Different parts of the hemp industry can also be classified based on the different processes involved in the preparation of hemp. This includes cultivation, harvest, extraction, processing, and delivery. When starting a hemp business, you should consider all of these categories and find the one that you’re the best at. 

What Does the Law Say?

Hemp cultivation is legal under federal law, but the industry is highly regulated. The U.S. Department of Agriculture is tasked with the responsibility of overseeing the hemp industry. 

The law demands that every hemp business is licensed by the authorities in their respective states. It also stipulates that hemp with more than 0.3% THC is illegal under federal law, and must be destroyed.

In the U.S., 47 states have formulated hemp programs that regulate the cultivation of hemp. In these 47 states, hemp cultivation is legal for either research or commercial purposes. The three states that have not legalized hemp cultivation are Idaho, Mississippi, and South Dakota.

Hemp laws are updated on a regular basis, and they change from state to state. Before starting a hemp business, it is important to understand hemp laws, and how they are going to affect your business.

Types of Hemp Businesses

You can venture into the hemp industry through different channels.

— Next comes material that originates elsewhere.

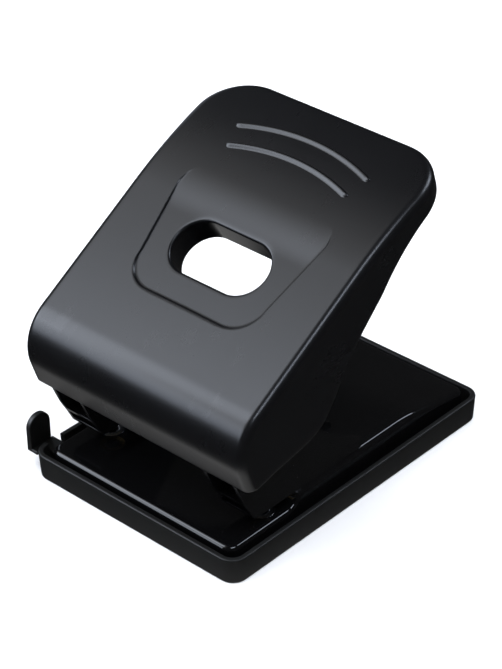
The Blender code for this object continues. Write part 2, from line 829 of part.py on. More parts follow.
def make_guide_holder(side_name, x, plastic):
    """A small U-shaped clip under the table that the rail slides through."""
    half = RAIL_WIDTH / 2 + GAP
    wall = HOLDER_WALL
    top = TABLE_TOP - BASE_WALL - GAP
    ledge = RAIL_Z - GAP
    outline = [
        (RAIL_Y - half - wall, top),
        (RAIL_Y - half - wall, ledge - wall),
        (RAIL_Y - half + 1.6, ledge - wall),
        (RAIL_Y - half + 1.6, ledge),
        (RAIL_Y - half, ledge),
        (RAIL_Y - half, RAIL_Z + RAIL_THICKNESS + GAP),
        (RAIL_Y + half, RAIL_Z + RAIL_THICKNESS + GAP),
        (RAIL_Y + half, ledge),
        (RAIL_Y + half - 1.6, ledge),
        (RAIL_Y + half - 1.6, ledge - wall),
        (RAIL_Y + half + wall, ledge - wall),
        (RAIL_Y + half + wall, top),
    ]
    return prism("guide_holder_" + side_name, outline, x - 5, x + 5, plastic)


def add_pivot(name, place):
    pivot = bpy.data.objects.new(name, None)
    pivot.location = Vector(place) * MM
    bpy.context.collection.objects.link(pivot)
    return pivot


def hang_on(pivot, items):
    bpy.context.view_layer.update()
    for item in items:
        item.parent = pivot
        item.matrix_parent_inverse = pivot.matrix_world.inverted()


def main():
    remove_everything()
    satin = make_material("handle_plastic", (0.035, 0.036, 0.038), 0.36, 0.0)
    soft = make_material("tray_plastic", (0.02, 0.02, 0.021), 0.7, 0.0)
    gloss = make_material("base_enamel", (0.008, 0.008, 0.009), 0.1, 0.0)
    enamel = make_material("bracket_enamel", (0.012, 0.012, 0.013), 0.3, 0.0)
    nylon = make_material("guide_plastic", (0.02, 0.02, 0.021), 0.5, 0.0)
    steel = make_material("pin_steel", (0.62, 0.62, 0.63), 0.22, 1.0)
    brass = make_material("bush_brass", (0.62, 0.47, 0.2), 0.3, 1.0)

    make_chip_tray(soft)
    make_base_plate(gloss)
    hinge_place = (0, HINGE_Y, HINGE_Z)
    on_handle = [make_handle_shell(satin, hinge_place)]
    for side_name, sign in (("left", -1), ("right", 1)):
        x = sign * PIN_X
        make_bracket(side_name, sign, enamel)
        make_die(side_name, x, steel)
        make_guide_bush(side_name, x, brass)
        make_spring(side_name, x, steel)
        for place, y in rivet_places():
            make_rivet(side_name, place, x, y, steel)
        make_axle_clip(side_name, sign, steel)
        make_pin(side_name, x, steel)
        make_pin_collar(side_name, x, steel)
        on_handle.append(make_press_foot(side_name, x, nylon, hinge_place))
        on_handle.append(make_pivot_bush(side_name, sign, nylon))
    make_axle(steel)
    make_paper_guide(nylon)
    for side_name, x in (("left", -HOLDER_X), ("right", HOLDER_X)):
        make_guide_holder(side_name, x, nylon)
    hang_on(add_pivot("handle_hinge", hinge_place), on_handle)


main()
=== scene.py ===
"""Finished surfaces of a two-hole desk punch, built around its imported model.

Shapes are worked out in millimetres and stored in metres.
"""

import json
import math

import bmesh
import bpy
import numpy as np
from bpy.props import FloatProperty, FloatVectorProperty, PointerProperty
from mathutils import Matrix, Vector

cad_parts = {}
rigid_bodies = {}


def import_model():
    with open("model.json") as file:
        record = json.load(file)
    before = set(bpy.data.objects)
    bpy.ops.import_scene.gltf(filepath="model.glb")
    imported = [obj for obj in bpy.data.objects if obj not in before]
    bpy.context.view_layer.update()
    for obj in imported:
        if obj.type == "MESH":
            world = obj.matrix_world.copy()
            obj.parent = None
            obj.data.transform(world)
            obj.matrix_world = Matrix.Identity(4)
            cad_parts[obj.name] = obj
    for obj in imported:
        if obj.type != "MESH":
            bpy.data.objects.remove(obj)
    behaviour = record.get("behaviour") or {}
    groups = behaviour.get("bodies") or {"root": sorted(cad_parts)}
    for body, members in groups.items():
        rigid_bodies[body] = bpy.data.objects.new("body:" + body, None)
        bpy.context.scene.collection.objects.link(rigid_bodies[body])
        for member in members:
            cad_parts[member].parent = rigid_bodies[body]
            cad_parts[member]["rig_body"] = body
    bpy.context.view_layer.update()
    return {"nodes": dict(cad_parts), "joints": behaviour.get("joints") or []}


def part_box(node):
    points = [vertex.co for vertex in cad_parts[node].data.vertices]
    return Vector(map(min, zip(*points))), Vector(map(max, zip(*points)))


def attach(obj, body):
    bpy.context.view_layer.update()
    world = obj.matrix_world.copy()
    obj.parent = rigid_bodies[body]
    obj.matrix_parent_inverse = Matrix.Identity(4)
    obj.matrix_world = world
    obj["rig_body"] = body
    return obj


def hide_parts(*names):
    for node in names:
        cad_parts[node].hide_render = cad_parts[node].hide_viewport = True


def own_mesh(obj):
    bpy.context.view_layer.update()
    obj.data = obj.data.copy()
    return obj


bl_info = {
    "name": "Desk punch",
    "version": (1, 0, 0),
    "blender": (4, 5, 0),
    "location": "View3D > Sidebar > Punch",
    "description": "Builds the pieces, finishes and stage of a two-hole desk punch",
    "category": "Object",
}

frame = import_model()
MM = 0.001
SHARP_DEG = 38
SIDES = ("left", "right")


def node_box(node):
    """Lowest and highest corner of a CAD node, in millimetres."""
    low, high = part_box(node)
    return np.array(low) / MM, np.array(high) / MM


def joint_named(name):
    return next(j for j in frame["joints"] if j["name"] == name)


# Sizes read from the frame.
TRAY_LOW, TRAY_HIGH = node_box("chip_tray")
BASE_LOW, BASE_HIGH = node_box("base_plate")
HANDLE_HIGH = node_box("handle_shell")[1]
GUIDE_LOW, GUIDE_HIGH = node_box("paper_guide")
HANDLE_HALF = HANDLE_HIGH[0]
DECK_TOP = BASE_HIGH[2]
HINGE = np.array(joint_named("handle_press")["pos_m"]) / MM

# Handle, seen from its side: a front face, a roll, a straight slope and a wide crown.
NOSE_RADIUS = 20.0
SLOPE_DEG = 31.5
NOSE_LEAN_DEG = 18.0
NOSE_FRONT = 10.05
NOSE_OFFSET = (8.88, 7.77)
CROWN_START = 99.5
CROWN_RADIUS = 210.0
HANDLE_LENGTH = 160.4
HANDLE_CORNER = 22.0
HANDLE_WALL = 2.2
EDGE_ROUND = 0.8
LIP_TURN = 7.0
LIP_REACH = 40.0
SKIRT_DEPTH_FRONT = 19.6
SKIRT_DEPTH_REAR = 9.0
# The skirt's lower edge: distance along the top, then how far behind the hinge and how high.
SKIRT_EDGE = (
    (0.0, -3.6, -7.4),
    (22.0, 7.6, -4.8),
    (40.6, 28.3, -0.2),
    (56.6, 37.0, 7.0),
    (80.6, 49.7, 25.8),
    (105.6, 66.9, 43.6),
)
WINDOW_CENTRE = 84.1
WINDOW_LENGTH = 45.2
WINDOW_WIDTH = 23.2
WINDOW_ROUND = 1.1
COLLAR_DEPTH = 13.0
COLLAR_WALL = 1.8
COLLAR_ROUND = 0.5
RING_STEP = 1.2
SKIRT_RINGS = 14
BEVEL_SHARE = 0.002

# Recessed panel round the window, as distances from the lip and half widths.
PANEL_FRONT = 60.0
PANEL_REAR = 117.6
PANEL_HALF_FRONT = 32.4
PANEL_TAPER = 0.09
PANEL_CORNER = 13.0
PANEL_STEP = 0.8
PANEL_FADE = (93.6, 113.6)

# Two raised ribs: apex distance, half length and radius of the arc.
RIBS = (("upper", 143.3, 33.7, 92.0), ("lower", 132.5, 30.7, 90.0))
RIB_FRONT = 2.25
RIB_REAR = 0.8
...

The one you choose will be determined by your area of interest, the capital you have available, your expertise, and your geographical location. Possible occupations within the hemp industry include the following:

  • Hemp farmer
  • Hemp producer
  • Hemp broker
  • Hemp wholesaler or retailer
  • Hemp researcher
  • Auxiliary staff such as accountants, lawyers, bloggers, marketers, transporters, and sales agents

How To Set Up A Hemp Business

Create a Business Plan

Before starting, you will need to create a business plan that outlines how the business will operate. It should cover the responsibility and liability of the business, the source of funds, the business model, market entry plans, and financial strategy. 

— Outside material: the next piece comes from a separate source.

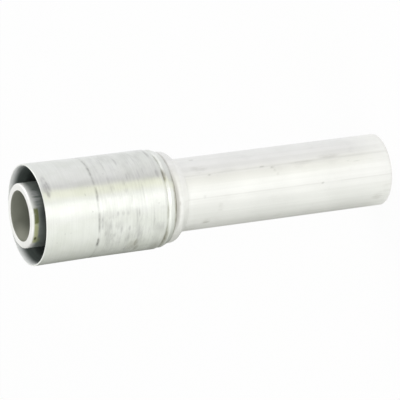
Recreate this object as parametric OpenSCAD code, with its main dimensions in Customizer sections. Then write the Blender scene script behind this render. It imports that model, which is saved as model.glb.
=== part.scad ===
// Aluminium hose end: a formed tube stem with a crimp shell swaged on behind its bead.
// The axis is Z. The plain tube end stands at Z = 0 and the hose end points up.

/* [Plain tube] */
// Outside diameter of the tube
tube_od = 19.05; // [17:0.05:21]
// Wall of the tube
tube_wall = 1.65; // [1.2:0.05:2]
// Length of tube from its cut end to the foot of the bead
tube_length = 59.2; // [30:0.1:120]
// Break on the edges of the cut end
tube_edge = 0.2; // [0.1:0.05:0.5]

/* [Bead] */
// Outside diameter of the bead
bead_od = 24; // [23:0.05:25]
// Slope of the bead's back, from the axis
bead_slope = 43; // [35:1:55]
// Length of the bead at its full diameter
bead_land = 2; // [1.5:0.1:4]
// Radius of the hollow where the bead leaves the tube
bead_foot_radius = 1; // [0.4:0.1:1.4]
// Radius over the bead's back
bead_crest_radius = 2; // [0.5:0.1:2.2]
// Break on the front edge of the bead
bead_front_edge = 0.25; // [0.1:0.05:0.4]

/* [Neck under the shell] */
// Length of neck from the bead's front to where it narrows
neck_length = 6.2; // [5.6:0.1:9]
// Length over which the neck narrows to the nipple
neck_taper = 2; // [1:0.1:4]
// Distance from the bead's front to the middle of the locking groove
lock_from_bead = 2.35; // [2:0.05:3]
// Width of the locking groove in the neck
lock_width = 2; // [1.6:0.1:2.4]
// Depth of the locking groove in the neck
lock_depth = 0.5; // [0.2:0.05:0.6]

/* [Nipple] */
// Outside diameter of the nipple
nipple_od = 16.8; // [15.5:0.05:17.5]
// Wall of the nipple
nipple_wall = 1.82; // [1.3:0.01:2]
// Distance from the bead's front to the nose of the nipple
nipple_reach = 38.6; // [38:0.1:60]
// Radius over the outer edge of the nose
nose_radius = 0.5; // [0.3:0.05:1]
// Break on the inner edge of the nose
nose_inner_edge = 0.2; // [0.1:0.05:0.4]
// Number of grip grooves round the nipple
grip_count = 4; // [0:1:5]
// Distance between grip grooves
grip_pitch = 4.6; // [4:0.1:5]
// Depth of a grip groove
grip_depth = 0.45; // [0.2:0.05:0.6]
// Radius of the round bottom of a grip groove
grip_radius = 1.8; // [1:0.1:2.5]
// Distance from the nose to the middle of the first grip groove
grip_from_nose = 9; // [6:0.1:10]

/* [Crimp shell] */
// Outside diameter of the shell
shell_od = 26.04; // [25.6:0.02:30]
// Wall of the shell round the hose
shell_wall = 1.3; // [1:0.05:1.6]
// Length of the shell
shell_length = 36.6; // [34:0.1:37]
// Length of the thick collar at the back of the shell
collar_length = 5.6; // [5:0.1:6.2]
// Length from the back of the shell to the end of the rolled stretch
rolled_length = 22.2; // [18:0.1:28]
// Growth in diameter from the rolled stretch to the mouth
mouth_flare = 0.36; // [0:0.02:0.6]
// Width of the flat lip at the mouth
lip_land = 0.3; // [0.2:0.05:0.5]
// Length of the taper from the lip in to the bore
mouth_taper = 4; // [2:0.5:6]
// Break on the outer edge of the lip
lip_edge = 0.1; // [0.05:0.05:0.2]
// Radial clearance between the shell and the stem
seat_clearance = 0.05; // [0.02:0.01:0.1]

/* [Rolled back end of the shell] */
// Drop in radius from the shell to its back edge
back_drop = 0.9; // [0.5:0.05:1]
// Radius over the back edge
back_edge_radius = 0.35; // [0.1:0.05:0.5]
// Drop in radius from the shell to the crest of the back ring
ring_drop = 0.15; // [0.05:0.05:0.3]
// Radius over the crest of the back ring
ring_radius = 0.5; // [0.2:0.05:0.6]
// Distance from the back edge to the crest of the back ring
ring_from_back = 1.75; // [1.5:0.05:1.9]
// Depth of the rolled groove below the shell
groove_depth = 0.55; // [0.4:0.05:0.8]
// Radius in the bottom of the rolled groove
groove_radius = 0.25; // [0.1:0.05:0.3]
// Width of the rolled groove from its middle to the shell
groove_front_width = 0.85; // [0.7:0.05:1.2]
// Radius where the shell turns into the groove
groove_edge_radius = 1.2; // [0.4:0.1:2]

/* [Hidden] */
$fn = 96;

// Steps in each rounded corner of an outline
arc_steps = 8;

tube_r = tube_od / 2;
tube_bore_r = tube_r - tube_wall;
bead_r = bead_od / 2;
bead_back = tube_length + (bead_r - tube_r) / tan(bead_slope);
bead_front = bead_back + bead_land;
neck_end = bead_front + neck_length;
lock_z = bead_front + lock_from_bead;
nipple_r = nipple_od / 2;
nipple_bore_r = nipple_r - nipple_wall;
nipple_start = neck_end + neck_taper;
nose_z = bead_front + nipple_reach;
first_grip_z = nose_z - grip_from_nose;

shell_r = shell_od / 2;
shell_bore_r = shell_r - shell_wall;
seat_r = tube_r + seat_clearance;
lock_ridge_r = tube_r - lock_depth + seat_clearance;
lock_ridge_width = lock_width - 2 * sqrt(2) * seat_clearance;
shell_mouth = bead_front + shell_length;
collar_front = bead_front + collar_length;
rolled_end = bead_front + rolled_length;
mouth_r = shell_r + mouth_flare / 2;
taper_end = shell_mouth - mouth_taper;
ring_z = bead_front + ring_from_back;
groove_front_z = lock_z + groove_front_width;

// A corner is [radius, height, rounding]. Two rounded corners share the edge between them.
function flat(p) = [p.x, p.y];
function unit(v) = v / norm(v);
function share(p, q) = norm(flat(q - p)) * p.z / (p.z + q.z);
function arc(a, p, b) =
    let(
        u = unit(flat(a - p)),
        v = unit(flat(b - p)),
        half = acos(u * v) / 2,
        reach = min(p.z / tan(half), share(p, a), share(p, b)),
        centre = flat(p) + unit(u + v) * reach / cos(half),
        spoke = flat(p) + u * reach - centre,
        step = (180 - 2 * half) * sign(cross(u, v)) / arc_steps
    )
    [
        for (i = [0:arc_steps])
            centre + [
                spoke.x * cos(i * step) + spoke.y * sin(i * step),
                spoke.y * cos(i * step) - spoke.x * sin(i * step)
            ]
    ];
function outline(corners) =
    let(n = len(corners))
    [
        for (i = [0:n - 1])
            let(p = corners[i])
            each (p.z > 0 ? arc(corners[(i + n - 1) % n], p, corners[(i + 1) % n]) : [flat(p)])
    ];

// Solid of revolution of one closed section.
module turned(corners) {
    rotate_extrude()
        polygon(outline(corners));
}

// Ring with 45 degree flanks, as wide as the given width at the tube's outside.
module lock_ring(inner_r, outer_r, width) {
    inner_half = width / 2 + inner_r - tube_r;
    outer_half = width / 2 + outer_r - tube_r;
    rotate_extrude()
        polygon([
            [inner_r, lock_z - inner_half],
            [outer_r, lock_z - outer_half],
            [outer_r, lock_z + outer_half],
            [inner_r, lock_z + inner_half]
        ]);
}

// Round-bottomed groove that grips the hose.
module grip_groove(z) {
    rotate_extrude()
        translate([nipple_r - grip_depth + grip_radius, z])
            circle(r = grip_radius);
}

// Plain tube, bead, neck and nipple, with the way through them.
module stem_form() {
    turned([
        [tube_bore_r, 0, tube_edge],
        [tube_r, 0, tube_edge],
        [tube_r, tube_length, bead_foot_radius],
        [bead_r, bead_back, bead_crest_radius],
        [bead_r, bead_front, bead_front_edge],
        [tube_r, bead_front, 0],
        [tube_r, neck_end, 0],
        [nipple_r, nipple_start, 0],
        [nipple_r, nose_z, nose_radius],
        [nipple_bore_r, nose_z, nose_inner_edge],
        [nipple_bore_r, nipple_start, 0],
        [tube_bore_r, neck_end, 0]
    ]);
}

module tube_stem() {
    color("gainsboro")
        difference() {
            stem_form();
            lock_ring(tube_r - lock_depth, seat_r, lock_width);
            for (i = [0:1:grip_count - 1])
                grip_groove(first_grip_z - i * grip_pitch);
        }
}

// Thick collar with the rolled groove and ring outside it, then the thinner wall that takes the hose.
module shell_form() {
    turned([
        [seat_r, bead_front, 0],
        [shell_r - back_drop, bead_front, back_edge_radius],
        [shell_r - ring_drop, ring_z, ring_radius],
        [shell_r - groove_depth, lock_z, groove_radius],
        [shell_r, groove_front_z, groove_edge_radius],
        [shell_r, rolled_end, 0],
        [mouth_r, shell_mouth, lip_edge],
        [mouth_r - lip_land, shell_mouth, 0],
        [shell_bore_r, taper_end, 0],
        [shell_bore_r, collar_front, 0],
        [seat_r, collar_front, 0]
    ]);
}

// The rolled groove has pressed a ridge into the neck's locking groove.
module crimp_shell() {
    color("silver")
        union() {
            shell_form();
            lock_ring(lock_ridge_r, seat_r + seat_clearance, lock_ridge_width);
        }
}

tube_stem();
crimp_shell();
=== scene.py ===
"""Looks of an aluminium hose end: a formed tube stem, and the crimp shell rolled on in front of its bead.

The part stands on its plain tube end, with the axis on Z and the mouth of the shell up. Heights and radii
below are in millimetres, as on a drawing, and MM turns them into metres. The stage's sizes are in metres.
An angle round the axis is in degrees: 0 faces the camera and +90 is the side that the photograph shows at
its top.
"""

import math

import bpy
from mathutils import Matrix, Vector

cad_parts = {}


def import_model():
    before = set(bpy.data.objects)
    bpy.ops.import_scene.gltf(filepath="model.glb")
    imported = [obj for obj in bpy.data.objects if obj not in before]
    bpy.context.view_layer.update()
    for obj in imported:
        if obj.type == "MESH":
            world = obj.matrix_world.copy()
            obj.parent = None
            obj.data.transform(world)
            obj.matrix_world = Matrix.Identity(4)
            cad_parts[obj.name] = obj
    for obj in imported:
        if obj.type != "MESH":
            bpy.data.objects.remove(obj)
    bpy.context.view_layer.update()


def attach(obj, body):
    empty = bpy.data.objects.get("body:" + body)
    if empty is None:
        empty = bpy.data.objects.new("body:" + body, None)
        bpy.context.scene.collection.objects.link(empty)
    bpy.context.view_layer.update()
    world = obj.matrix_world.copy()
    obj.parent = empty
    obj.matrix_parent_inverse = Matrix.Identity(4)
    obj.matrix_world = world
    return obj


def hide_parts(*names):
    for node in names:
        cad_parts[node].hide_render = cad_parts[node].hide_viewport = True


MM = 0.001
BODY = "root"

# Stem, as on the drawing
TUBE_R = 9.525
TUBE_BORE_R = 7.875
TUBE_LENGTH = 59.2
TUBE_EDGE = 0.2
BEAD_R = 12.0
BEAD_SLOPE = 43
BEAD_LAND = 2.0
BEAD_FOOT_R = 1.0
BEAD_CREST_R = 2.0
BEAD_FRONT_EDGE = 0.25
NECK_LENGTH = 6.2
NECK_TAPER = 2.0
LOCK_FROM_BEAD = 2.35
LOCK_HALF = 1.0
LOCK_DEPTH = 0.5
NIPPLE_R = 8.4
NIPPLE_BORE_R = 6.58
NIPPLE_REACH = 38.6
NOSE_EDGE_R = 0.5
NOSE_INNER_EDGE = 0.2
GRIP_COUNT = 4
GRIP_PITCH = 4.6
GRIP_FROM_NOSE = 9.0
GRIP_DEPTH = 0.45
GRIP_R = 1.8

# Shell, as on the drawing
SHELL_R = 13.02
SHELL_BORE_R = 11.72
SHELL_LENGTH = 36.6
SEAT_CLEARANCE = 0.05
COLLAR_LENGTH = 5.6
ROLLED_LENGTH = 22.2
MOUTH_GROWTH = 0.18
LIP_LAND = 0.3
LIP_EDGE = 0.1
MOUTH_TAPER = 4.0
BACK_DROP = 0.9
BACK_EDGE_R = 0.35
RING_FROM_BACK = 1.75
RING_DROP = 0.15
RING_CREST_R = 0.5
GROOVE_DEPTH = 0.55
GROOVE_BOTTOM_R = 0.25
GROOVE_HALF = 0.85
GROOVE_EDGE_R = 1.2

# Ridge inside the collar: its radius, and half its width at the foot and at the top
RIDGE_R = 9.075
RIDGE_FOOT = 0.98
RIDGE_TOP = 0.48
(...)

After creating the business plan, you should share it with a few experts in the industry, an accountant, and a lawyer to get feedback. Carrying out a market survey is also an essential part of creating a business plan. 

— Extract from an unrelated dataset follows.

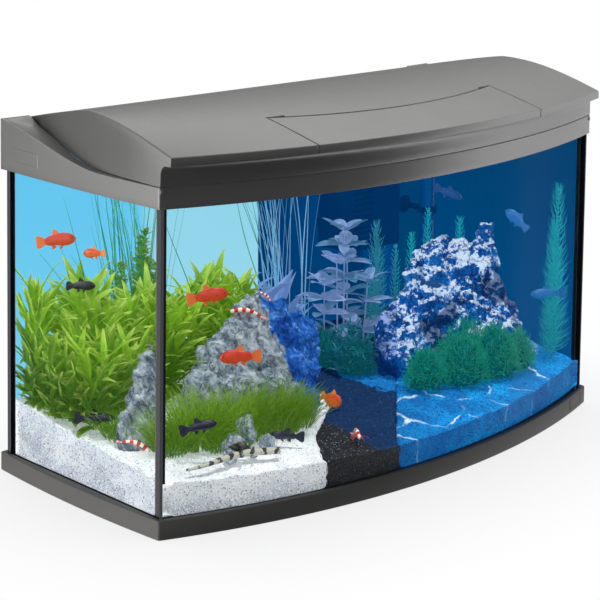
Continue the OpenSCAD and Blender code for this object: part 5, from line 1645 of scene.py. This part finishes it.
right = gw.math("MULTIPLY", box(-46, -36, 10, 30, -70, -60, 16, 30), gw.map(az, -40, -6, 5.2, 1.2))
left = gw.math("MULTIPLY", box(118, 156, 178, 180, -70, -60, 8, 26), gw.map(az, 125, 158, 6.0, 13.0))
above = gw.math("MULTIPLY", box(-20, 10, 70, 112, 18, 32, 36, 66), 2.0)
tot = gw.math("ADD", gw.math("ADD", right, left), gw.math("ADD", above, 0.22))
b1 = gw.n("Background", {0: (0.93, 0.96, 1.0), 1: 0.13}).outputs[0]
b2 = gw.n("Background", {0: (1, 1, 1), 1: 1.0}).outputs[0]
b3 = gw.n("Background", {0: (1, 1, 1), 1: tot}).outputs[0]
lpn = gw.n("LightPath")
m1 = gw.n("MixShader", {0: lpn.outputs["Is Glossy Ray"], 1: b1, 2: b3}).outputs[0]
m2 = gw.n("MixShader", {0: lpn.outputs["Is Camera Ray"], 1: m1, 2: b2}).outputs[0]
gw.t.links.new(m2, wo.inputs[0])


def lamp(name, kind, loc, aim, power, size=1.0, size_y=None, col=(1, 1, 1), only=None, block=None, angle=0.1):
    d = bpy.data.lights.new(name, kind)
    d.energy, d.color = power, col
    if kind == "AREA":
        d.shape, d.size, d.size_y = "RECTANGLE", size, size_y or size
    else:
        d.angle = angle
    o = bpy.data.objects.new(name, d)
    sc.collection.objects.link(o)
    o.location = loc
    o.rotation_mode = "QUATERNION"
    o.rotation_quaternion = (Vector(aim) - Vector(loc)).to_track_quat("-Z", "Y")
    if only:
        o.light_linking.receiver_collection = only
    if block:
        o.light_linking.blocker_collection = block
    return o


BOTH = bpy.data.collections.new("lit_shell")
for c in (HOOD, BASE):
    for o in c.objects:
        BOTH.objects.link(o)
# soft boxes: left rear, right, above
for nm, loc, aim, p, sx, sy, only in (
        ("box_left", (-1.7, 0.30, 0.55), (-0.35, 0.02, 0.35), 10, 1.2, 0.9, HOOD),
        ("box_left_low", (-1.5, 0.03, 0.42), (-0.38, -0.02, 0.02), 8, 0.6, 0.5, BASE),
        ("box_top", (0.1, -0.5, 2.4), (0.0, 0.0, 0.4), 33, 1.8, 1.4, HOOD),
        ("box_right", (1.9, -0.5, 0.5), (0.1, -0.1, 0.40), 6, 1.2, 1.2, HOOD),
        ("fill_front", (-0.6, -2.2, 0.5), (0.0, 0.0, 0.2), 3, 1.5, 1.0, BASE)):
    lo_ = lamp(nm, "AREA", loc, aim, p, sx, sy, only=only)
    lo_.visible_glossy = False
lamp("sun_inside", "SUN", (-0.3, -0.5, 2.0), (-0.05, 0.0, 0.0), 2.1, col=(1.0, 1.0, 0.98), only=INTERIOR, block=INTERIOR, angle=0.15)
lamp("fill_inside", "SUN", (-1.7, -1.7, 1.0), (0.0, 0.0, 0.2), 0.9, only=INTERIOR, block=INTERIOR, angle=0.8)

cd = bpy.data.cameras.new("view")
cam = bpy.data.objects.new("view", cd)
sc.collection.objects.link(cam)
Mx = Matrix((RIGHT, UP, -FWD)).transposed().to_4x4()
Mx.translation = EYE_AT
cam.matrix_world = Mx
cd.sensor_width, cd.lens = 36.0, 115.852
cd.clip_start, cd.clip_end = 0.05, 50
# the lens shift belongs to the main view only: a view from elsewhere has none
for path, val in (("shift_x", 0.15012), ("shift_y", -0.51563)):
    dr = cd.driver_add(path).driver
    dr.type = "SCRIPTED"
    for nm, ch in (("cx", "LOC_X"), ("cy", "LOC_Y")):
        vr = dr.variables.new()
        vr.name, vr.type = nm, "TRANSFORMS"
        vr.targets[0].id = cam
        vr.targets[0].transform_type = ch
        vr.targets[0].transform_space = "WORLD_SPACE"
    dr.expression = "%.5f if abs(cx + 1.72186) < 0.001 and abs(cy + 1.69924) < 0.001 else 0" % val
sc.camera = cam
bpy.context.view_layer.update()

Get Relevant Licenses and Business Permits

All hemp business will require licensing from the state or tribal regulatory agencies. Apply for all the necessary hemp-related and business-related permits, and make sure that your business is set up in accordance with the law.  

Figure Out How You’ll Acquire Your Funds

Your business plan should outline how you’re going to get all necessary funds. Depending on the size of your business, you can consider the following funding options:

  • Personal funds
  • Friends and family
  • Loans from banks or other lending institutions
  • Partnerships
  • Venture capital funding
  • Angel investors 

Hire the Right Personnel

A hemp business will require personnel to handle the different aspects of the business. This includes lawyers, accountants, marketers agents, sales agents, and other supporting personnel.

Launch the Business

Once the business plan is fine-tuned, cash is in hand, and the right personnel is on board, it is time to execute the business plan. 

Evaluate and refine the business plan

Once you have rolled out the business, you should give it some time before you go back and evaluate the effectiveness of your strategy. This should happen every three months, especially when you are starting out.